The support network within the Special Olympics is second-to-none and has played a big part in getting me to where I am today. Our coaches always make sure we are having fun. They provide us with a great environment to learn and always adapt to our abilities. I’m deaf so I can’t hear the starting beeps in competitions so one of them is always there to start me off in time with the other swimmers. My family are very supportive in everything I do. They drive me to training and cheer me on at competitions. Having all of these great people to support me makes it easy to enjoy. As well as swimming I play ten pin bowling – another game I love – and have won medals in both sports.
3. Were you nervous when you first started?
I can’t remember being nervous when I began but if I was my nerves disappeared fast. Everyone at the club is kind and friendly and happy to help out if you need assistance. Any nerves are quashed at the door!
4. Was there a point at which your interest in swimming began to grow, in terms of pursing this as your main sport?
In 2003 I volunteered at the Special Olympics World Summer Games in Dublin. It was the first time the games were held outside of the United States and nothing like anything I’d ever been to before. I attended the opening and closing ceremonies and helped to sell merchandise as a volunteer. I went to see several different sports and witnessed athletes from all over the world with different abilities compete and win medals. The atmosphere was amazing and everyone was having fun. I had already won medals in other competitions but nothing on the scale of these Summer Games. It inspired me to take swimming more seriously and gave me a goal of one day standing on the podium at a World Games and holding my medal. I achieved that goal in the summer of 2015 in Los Angeles with 2 bronze medals!
5. What are some of your main sporting achievements to date?
In June 2014 I competed in the All Ireland Games in Limerick and won a gold medal in 100m backstroke. It was this medal that qualified me for the World Games the following year. I won 2 bronze medals in Los Angeles at the Special Olympics World Games in July 2015. I also managed to set a new personal best time in the 100m backstroke during these games.
6. How did it feel to achieve Team Ireland’s first medal in Los Angeles at the 2015 Special Olympics World Summer Games?
I was so happy when I won my first medal in Los Angeles. It was the first day of competitions and when I found out it was the first medal for all of Team Ireland, it made it extra-special. Everyone was congratulating me and I was interviewed by television and radio and had my picture taken by the pool. Two of my swimming teammates also won medals that day, which was a great start for Team Ireland. Having one medal in my hand spurred me on in my next race and I won another bronze. All of my training had paid off and I finally got to stand on the podium at the World Games – twice!

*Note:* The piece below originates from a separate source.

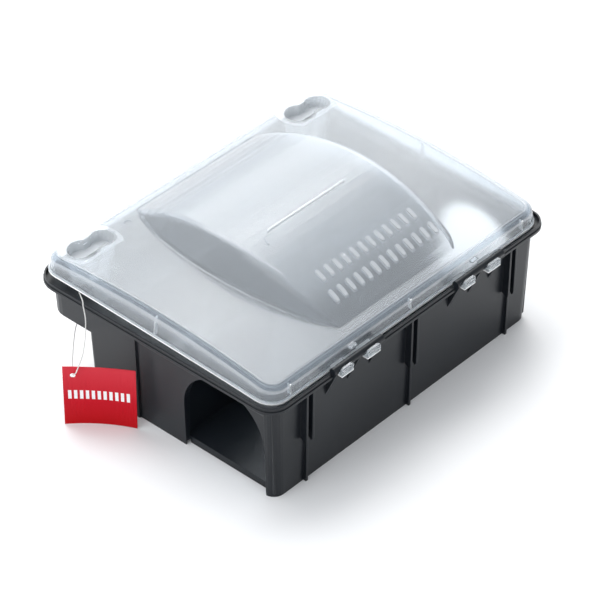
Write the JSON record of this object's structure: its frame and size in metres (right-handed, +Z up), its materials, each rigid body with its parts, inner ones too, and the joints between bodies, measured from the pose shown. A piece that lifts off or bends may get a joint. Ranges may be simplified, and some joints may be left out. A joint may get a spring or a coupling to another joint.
{
  "type": "rodent bait station",
  "caption": "Low rectangular bait station with a dark tub, an arched tunnel along one side, and a frosted domed lid hinged on snap-in bars, with a card tag on a string.",
  "frame": {"origin": "middle of the footprint at floor level", "axes": "+X along the long side, +Y from the hinge side to the lock side, +Z up"},
  "size_m": [0.2608, 0.1878, 0.1046],
  "materials": {
    "tub": "satin moulded black polypropylene",
    "lid": "frosted translucent natural polypropylene",
    "latch": "smooth natural acetal",
    "rod": "drawn steel wire",
    "card": "printed card with a satin coating",
    "string": "twisted cotton string"
  },
  "bodies": {
    "tub": {"tub": "tub", "tag_string": "string", "hang_tag": "card"},
    "lid": {"lid": "lid"},
    "latch_left": {"latch_left": "latch"},
    "latch_right": {"latch_right": "latch"},
    "bait_rod_left": {"bait_rod_left": "rod"},
    "bait_rod_right": {"bait_rod_right": "rod"}
  },
  "joints": [
    {"name": "lid_hinge", "type": "hinge", "parent": "tub", "child": "lid", "pos_m": [0, -0.08977, 0.0716], "axis": [1, 0, 0], "range_deg": [0, 105]},
    {"name": "latch_left_pivot", "type": "hinge", "parent": "tub", "child": "latch_left", "pos_m": [-0.0923, 0.06463, 0.0505], "axis": [1, 0, 0], "range_deg": [0, 16], "stiffness_Nm_per_rad": 0.03, "springref_deg": -14.32},
    {"name": "latch_right_pivot", "type": "hinge", "parent": "tub", "child": "latch_right", "pos_m": [0.0883, 0.06463, 0.0505], "axis": [1, 0, 0], "range_deg": [0, 16], "stiffness_Nm_per_rad": 0.03, "springref_deg": -14.32},
    {"name": "bait_rod_left_lift", "type": "slide", "parent": "tub", "child": "bait_rod_left", "axis": [0, 0, 1], "range_m": [0, 0.02]},
    {"name": "bait_rod_right_lift", "type": "slide", "parent": "tub", "child": "bait_rod_right", "axis": [0, 0, 1], "range_m": [0, 0.02]}
  ]
}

7. What are the three best things about being a sportsperson?
– Playing sports keeps me active and fit and provides opportunities for people like me to get out of the house.
– I’ve met so many great people through the years and as I have continued to swim and bowl I have met so many more. It’s great for socialising and making friends who share your interest in sports.
– Since I joined Ripples and began competing I have been lucky to travel and see new places I never would have before, including America.
8. What advice would you provide to other women and girls considering taking up sport?
If you think you are limited by your disabilities you are wrong. There are so many great clubs and opportunities for everybody of all abilities. Find something you love and go after it. I love to swim and play ten pin bowling and thanks to Ripples and Special Olympics I’ve been able to do both. I’ve also won medals in both sports including a gold and silver for bowling in February this year. I’m deaf, partially sighted and have learning difficulties, but thanks to family, friends, Ripples and Special Olympics I’ve never felt discouraged from pursuing my favourite sports. If I can do it then so can you.